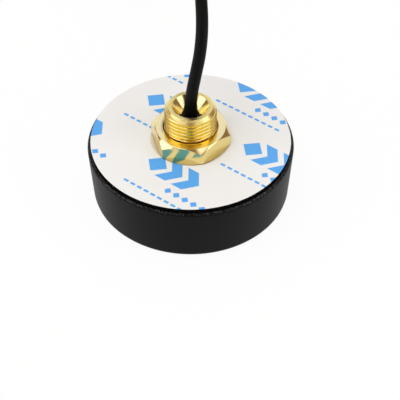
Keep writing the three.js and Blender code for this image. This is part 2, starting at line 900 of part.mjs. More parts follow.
function retainingRing() {
  const inner = plugNeckDiameter / 2 - ringGroove + plugFit;
  const low = neckStart + ringPlace + plugFit;
  return tube(inner, couplerNeckBore / 2 - plugFit, low, low + ringSection);
}

function couplingNut() {
  const corner = couplerFlats / Math.sqrt(3);
  const floor = couplerStart + couplerFloor;
  const envelope = turned([
    [0, couplerStart],
    [corner - couplerChamfer, couplerStart],
    [corner, couplerStart + couplerChamfer],
    [corner, couplerEnd - couplerChamfer],
    [corner - couplerChamfer, couplerEnd],
    [0, couplerEnd],
  ], roundSides);
  const hollow = turned([
    [0, couplerStart - cutOverrun],
    [couplerNeckBore / 2, couplerStart - cutOverrun],
    [couplerNeckBore / 2, floor],
    [couplerBore / 2, floor],
    [couplerBore / 2, couplerEnd - couplerChamfer],
    [couplerBore / 2 + couplerChamfer, couplerEnd],
    [couplerBore / 2 + couplerChamfer, couplerEnd + cutOverrun],
    [0, couplerEnd + cutOverrun],
  ], threadSides);
  const prism = hexPrism(couplerFlats, couplerStart, couplerEnd, couplerTurn);
  return cut(overlapOf(prism, envelope), hollow);
}

function plugGasket() {
  const low = couplerStart + couplerFloor + plugFit;
  const inner = plugBarrelDiameter / 2 + gasketFit;
  return tube(inner, couplerBore / 2 - gasketFit, low, low + gasketThickness, threadSides);
}

function plugInsulator() {
  const hole = plugPinDiameter / 2 + plugFit;
  return tube(hole, plugBarrelBore / 2 - plugFit, collarStart, barrelEnd - ringSection);
}

function plugPin() {
  const radius = plugPinDiameter / 2;
  return turned([
    [0, collarStart],
    [radius, collarStart],
    [radius, barrelEnd + plugPinReach - plugPinTip],
    [radius - plugPinTip / 2, barrelEnd + plugPinReach],
    [0, barrelEnd + plugPinReach],
  ], smallSides);
}

// The whole antenna

add("radome", radome(), "radomeBlack");
add("base_plate", basePlate(), "plateBlack");
add("housing_seal", housingSeal(), "sealRed");
screwPlaces.forEach(([x, y], i) => add(`plate_screw_${i + 1}`, plateScrew(x, y), "steel"));
add("adhesive_pad", foamPad(), "foamBlack");
add("release_liner", releaseLiner(), "linerWhite");
add("threaded_stud", stud(), "brass");
add("cable_bush", cableBush(), "rubberBlack");
add("captive_washer", captiveWasher(), "steel");
add("hex_nut", hexNut(), "brass");
add("patch_electrode", patchElectrode(), "silver");
add("patch_ceramic", patchCeramic(), "ceramic");
add("patch_tape", patchTape(), "clearPlastic");
add("feed_pin", feedPin(), "brass");
add("feed_solder", feedSolder(), "tin");
add("antenna_board", antennaBoard(), "board");
add("shield_can", shieldCan(), "tin");
addShieldedChips();
addInnerLead();

const windings = coilRoute();
console.log(`least gap between the coil's turns ${leastCoilGap(windings).toFixed(3)} mm`);
console.log(`mean diameter of the coil ${(2 * coilMeanRadius).toFixed(2)} mm`);
const landing = [-coilOuterRadius, coilPlace - cableDiameter - cableGap, coilTopHeight];
add("coax_cable", leadTube([...freeRoute, landing], cableDiameter), "cableBlack");
add("cable_coil", coilTube(windings), "cableBlack");
add("cable_tail", leadTube(tailRoute(), cableDiameter), "cableBlack");
for (let i = 0; i < tieCount; i += 1) {
  add(`coil_tie_${i + 1}`, coilTie(tieTurn + (i * 360) / tieCount), "tieBlack");
}

add("plug_sleeve", plugSleeve(), "rubberBlack", plug);
add("crimp_ferrule", crimpFerrule(), "gold", plug);
add("plug_body", plugBody(), "gold", plug);
add("retaining_ring", retainingRing(), "steel", plug);
add("coupling_nut", couplingNut(), "gold", plug);
add("plug_gasket", plugGasket(), "sealRed", plug);
add("plug_insulator", plugInsulator(), "clearPlastic", plug);
add("plug_pin", plugPin(), "gold", plug);

export default antenna;
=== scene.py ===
# %% [markdown]
# A satellite antenna puck of the kind that is screwed to a roof, lying on its radome. It is a
# black plastic cup closed by a base plate. A foam pad with a white release liner lies on the plate,
# and a hollow brass stud with a hex nut stands in its middle. A thin coaxial lead comes out of the
# stud. The packed CAD model gives every place and size, so this script starts by loading it, and
# each piece that it adds rides on one of the model's bodies.
# %% Load the frame
import json
import math

import bmesh
import bpy
from mathutils import Matrix, Vector

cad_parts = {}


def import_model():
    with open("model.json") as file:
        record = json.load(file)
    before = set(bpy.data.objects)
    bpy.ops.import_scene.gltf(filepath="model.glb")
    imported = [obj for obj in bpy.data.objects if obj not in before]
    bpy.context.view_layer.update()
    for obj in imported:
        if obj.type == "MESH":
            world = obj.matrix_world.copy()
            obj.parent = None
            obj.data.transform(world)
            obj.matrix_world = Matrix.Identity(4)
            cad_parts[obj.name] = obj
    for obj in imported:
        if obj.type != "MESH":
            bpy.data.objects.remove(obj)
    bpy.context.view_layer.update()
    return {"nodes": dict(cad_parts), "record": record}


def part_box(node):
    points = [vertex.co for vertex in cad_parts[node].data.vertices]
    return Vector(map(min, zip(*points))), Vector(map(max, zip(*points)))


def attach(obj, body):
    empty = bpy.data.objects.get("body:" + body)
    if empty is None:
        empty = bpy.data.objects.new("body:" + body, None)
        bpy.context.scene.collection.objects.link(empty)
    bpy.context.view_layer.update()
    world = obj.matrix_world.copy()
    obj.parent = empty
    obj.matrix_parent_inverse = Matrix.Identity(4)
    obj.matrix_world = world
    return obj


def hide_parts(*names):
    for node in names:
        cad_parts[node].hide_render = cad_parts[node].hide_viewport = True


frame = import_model()
nodes = frame["nodes"]

# %% [markdown]
# The camera comes first, because everything else is judged through it. The puck's outline and the
# ellipse of its liner fix the view: the camera stands 0.3 m away in front of the puck and looks
# down at 45 degrees. A long lens keeps the ellipse nearly as flat as the photographed one.
# %% Camera
camera_place = Vector((0, -0.22238, 0.21686))
camera_target = Vector((0.001955, -0.02037, 0.0155))
lens_mm = 116.14
sensor_mm = 36


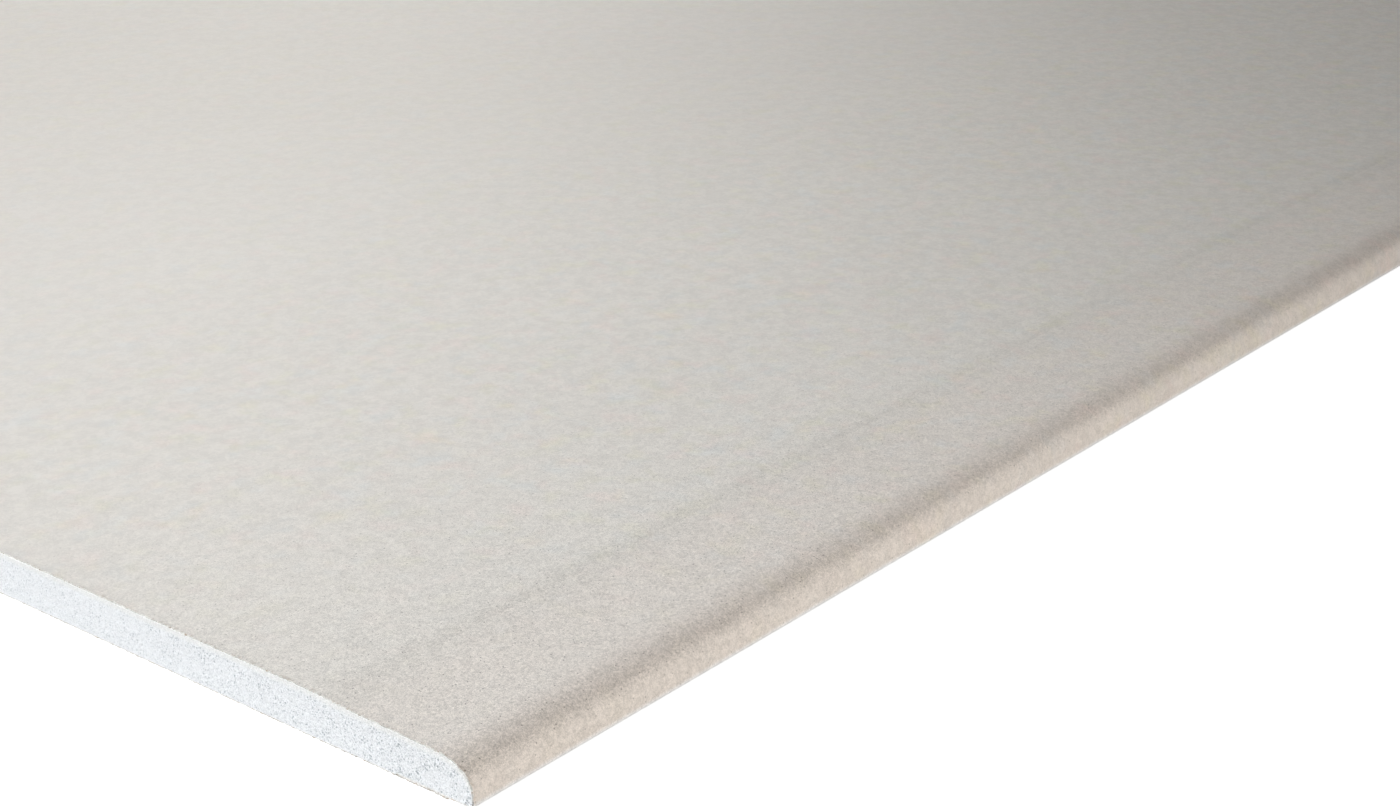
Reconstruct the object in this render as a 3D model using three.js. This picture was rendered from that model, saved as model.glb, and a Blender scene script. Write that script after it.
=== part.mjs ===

### Directions
Start at the line with "const windings = coilRoute();" and stop after the line with "obj.data.transform(world)". Repeat exactly the lines in that range.

### Output below
const windings = coilRoute();
console.log(`least gap between the coil's turns ${leastCoilGap(windings).toFixed(3)} mm`);
console.log(`mean diameter of the coil ${(2 * coilMeanRadius).toFixed(2)} mm`);
const landing = [-coilOuterRadius, coilPlace - cableDiameter - cableGap, coilTopHeight];
add("coax_cable", leadTube([...freeRoute, landing], cableDiameter), "cableBlack");
add("cable_coil", coilTube(windings), "cableBlack");
add("cable_tail", leadTube(tailRoute(), cableDiameter), "cableBlack");
for (let i = 0; i < tieCount; i += 1) {
  add(`coil_tie_${i + 1}`, coilTie(tieTurn + (i * 360) / tieCount), "tieBlack");
}

add("plug_sleeve", plugSleeve(), "rubberBlack", plug);
add("crimp_ferrule", crimpFerrule(), "gold", plug);
add("plug_body", plugBody(), "gold", plug);
add("retaining_ring", retainingRing(), "steel", plug);
add("coupling_nut", couplingNut(), "gold", plug);
add("plug_gasket", plugGasket(), "sealRed", plug);
add("plug_insulator", plugInsulator(), "clearPlastic", plug);
add("plug_pin", plugPin(), "gold", plug);

export default antenna;
=== scene.py ===
# %% [markdown]
# A satellite antenna puck of the kind that is screwed to a roof, lying on its radome. It is a
# black plastic cup closed by a base plate. A foam pad with a white release liner lies on the plate,
# and a hollow brass stud with a hex nut stands in its middle. A thin coaxial lead comes out of the
# stud. The packed CAD model gives every place and size, so this script starts by loading it, and
# each piece that it adds rides on one of the model's bodies.
# %% Load the frame
import json
import math

import bmesh
import bpy
from mathutils import Matrix, Vector

cad_parts = {}


def import_model():
    with open("model.json") as file:
        record = json.load(file)
    before = set(bpy.data.objects)
    bpy.ops.import_scene.gltf(filepath="model.glb")
    imported = [obj for obj in bpy.data.objects if obj not in before]
    bpy.context.view_layer.update()
    for obj in imported:
        if obj.type == "MESH":
            world = obj.matrix_world.copy()
            obj.parent = None
            obj.data.transform(world)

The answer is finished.